▶
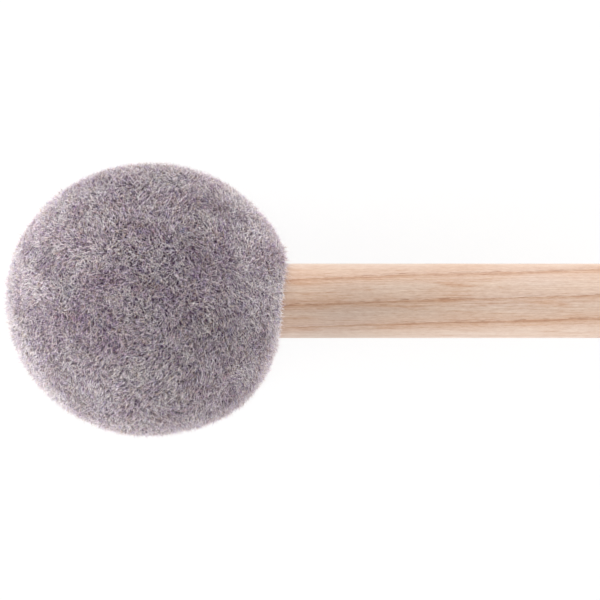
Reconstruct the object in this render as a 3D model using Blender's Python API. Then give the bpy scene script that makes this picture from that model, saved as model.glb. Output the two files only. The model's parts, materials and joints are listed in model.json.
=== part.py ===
"""Ball-headed felt mallet for a field drum, lying on a table.

Sizes are in metres. Every piece is drawn along its own +X, from the middle of the head (x = 0) to the butt of
the handle, and hangs under one empty that lays the mallet down on its head and its butt. The world origin is on
the table, under the middle of the mallet.
"""

import math

import bmesh
import bpy
from mathutils import Matrix, Vector

# Head: a slightly long ball of felt round a turned wooden core
HEAD_DIAMETER = 0.0543
HEAD_LENGTH = 0.0577
COVER_THICKNESS = 0.0050
UNDER_FELT_THICKNESS = 0.0045
CORE_SEAT_RIM = 0.0015
CORE_FRONT_RIM = 0.0007
CORE_FRONT_WALL = 0.0100

# Play between pieces that are glued, pressed or sewn together
FIT_GAP = 0.0003

# Handle: a straight dowel with a grooved tenon that is glued into the core
MALLET_LENGTH = 0.3800
SHAFT_DIAMETER = 0.0150
BUTT_ROUNDING = 0.0020
TENON_DIAMETER = 0.0110
GLUE_GROOVES = 3
GLUE_GROOVE_WIDTH = 0.0012
GLUE_GROOVE_DEPTH = 0.0005
GLUE_GROOVE_SPACING = 0.0035

# Neck: the cover's mouth closes on the shaft, drawn in by a thread that is wound inside it
LIP_ROUNDING = 0.0012
LIP_LAND = 0.0014
GATHER_DIAMETER = 0.0006
GATHER_TURN_GAP = 0.00045
GATHER_TURNS = 2

# Countersunk wood screw that pulls the core on to the tenon
SCREW_LENGTH = 0.0250
SCREW_DIAMETER = 0.0035
SCREW_HEAD_DIAMETER = 0.0070
SCREW_HEAD_RIM = 0.0003
SCREW_SHANK = 0.0070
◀
> YOUR INSTRUCTIONS:
Reproduce the material above exactly; please quote every line of it.

> RESULT BELOW:
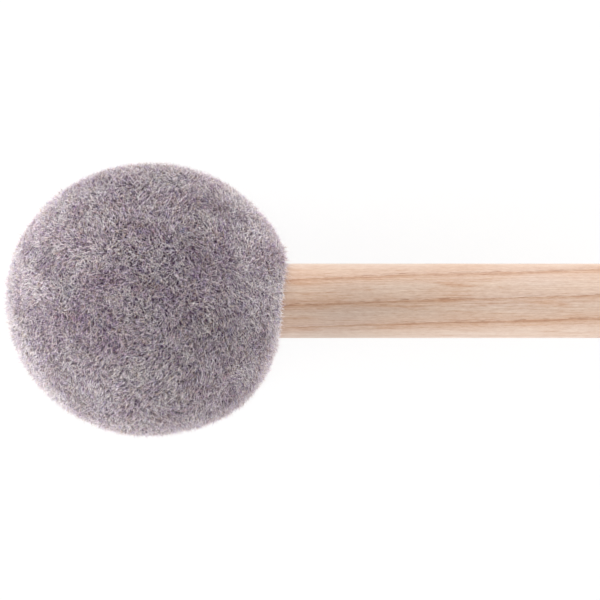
Reconstruct the object in this render as a 3D model using Blender's Python API. Then give the bpy scene script that makes this picture from that model, saved as model.glb. Output the two files only. The model's parts, materials and joints are listed in model.json.
=== part.py ===
"""Ball-headed felt mallet for a field drum, lying on a table.

Sizes are in metres. Every piece is drawn along its own +X, from the middle of the head (x = 0) to the butt of
the handle, and hangs under one empty that lays the mallet down on its head and its butt. The world origin is on
the table, under the middle of the mallet.
"""

import math

import bmesh
import bpy
from mathutils import Matrix, Vector

# Head: a slightly long ball of felt round a turned wooden core
HEAD_DIAMETER = 0.0543
HEAD_LENGTH = 0.0577
COVER_THICKNESS = 0.0050
UNDER_FELT_THICKNESS = 0.0045
CORE_SEAT_RIM = 0.0015
CORE_FRONT_RIM = 0.0007
CORE_FRONT_WALL = 0.0100

# Play between pieces that are glued, pressed or sewn together
FIT_GAP = 0.0003

# Handle: a straight dowel with a grooved tenon that is glued into the core
MALLET_LENGTH = 0.3800
SHAFT_DIAMETER = 0.0150
BUTT_ROUNDING = 0.0020
TENON_DIAMETER = 0.0110
GLUE_GROOVES = 3
GLUE_GROOVE_WIDTH = 0.0012
GLUE_GROOVE_DEPTH = 0.0005
GLUE_GROOVE_SPACING = 0.0035

# Neck: the cover's mouth closes on the shaft, drawn in by a thread that is wound inside it
LIP_ROUNDING = 0.0012
LIP_LAND = 0.0014
GATHER_DIAMETER = 0.0006
GATHER_TURN_GAP = 0.00045
GATHER_TURNS = 2

# Countersunk wood screw that pulls the core on to the tenon
SCREW_LENGTH = 0.0250
SCREW_DIAMETER = 0.0035
SCREW_HEAD_DIAMETER = 0.0070
SCREW_HEAD_RIM = 0.0003
SCREW_SHANK = 0.0070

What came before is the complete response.